2. The embedded irregular-shaped refractory brick according to claim 1, characterized in that: The top of the sealing plate (1) is fixedly connected to a fastening screw (7), and a fastening nut (8) is threaded onto the surface of the fastening screw (7). The materials of the sealing plate (1), the fastening screw (7) and the fastening nut (8) are all nickel-based high-temperature alloys.
3. The embedded irregular-shaped refractory brick according to claim 1, characterized in that: The anti-detachment plate (503) is L-shaped, and the anti-detachment plate (503) has an anti-detachment groove (9) inside that is adapted to the side plate (602).
4. The embedded irregular-shaped refractory brick according to claim 1, characterized in that: The irregular refractory brick (601) is arranged in two layers, with the two layers of irregular refractory brick (601) respectively arranged on the front and rear sides of the sealing plate (1).
5. The embedded irregular-shaped refractory brick according to claim 1, characterized in that: The irregular refractory bricks (601) are bonded together with a phosphate-based binder, and the gap between two irregular refractory bricks (601) is less than or equal to two millimeters.

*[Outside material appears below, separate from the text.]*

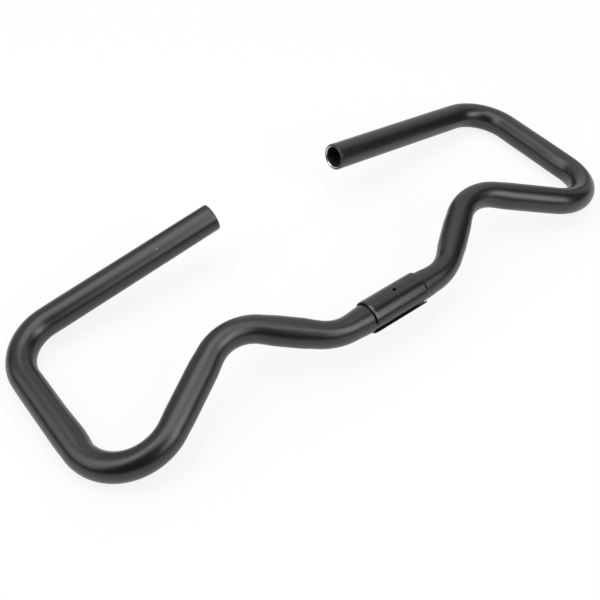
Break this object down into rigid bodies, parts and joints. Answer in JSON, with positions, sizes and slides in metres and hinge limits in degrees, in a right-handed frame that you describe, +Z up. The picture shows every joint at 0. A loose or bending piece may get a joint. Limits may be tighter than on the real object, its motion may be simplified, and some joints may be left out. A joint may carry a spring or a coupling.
{
  "type": "bicycle handlebar",
  "caption": "Bent tubular multi-position bicycle handlebar with open grip ends, looped sides and a split sleeve round its middle for the stem clamp.",
  "frame": {"origin": "middle of the clamp, on the clamp straight's axis", "axes": "+X along the clamp axis to the right grip, +Y back to the grips, +Z up, with the side tubes level"},
  "size_m": [0.5108, 0.172, 0.0529],
  "materials": {
    "tube_paint": "satin",
    "sleeve_paint": "satin"
  },
  "bodies": {
    "root": {"handlebar_tube": "tube_paint", "clamp_sleeve": "sleeve_paint"}
  },
  "joints": []
}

6. The embedded irregular-shaped refractory brick according to claim 1, characterized in that: The top plate (2) is provided with an insulation box (10), and the insulation box (10) is fixedly connected to both sides of a fixing plate (11). The top plate (2) and the fixing plate (11) are both provided with fixing through holes, and fixing bolts are threaded inside the fixing through holes.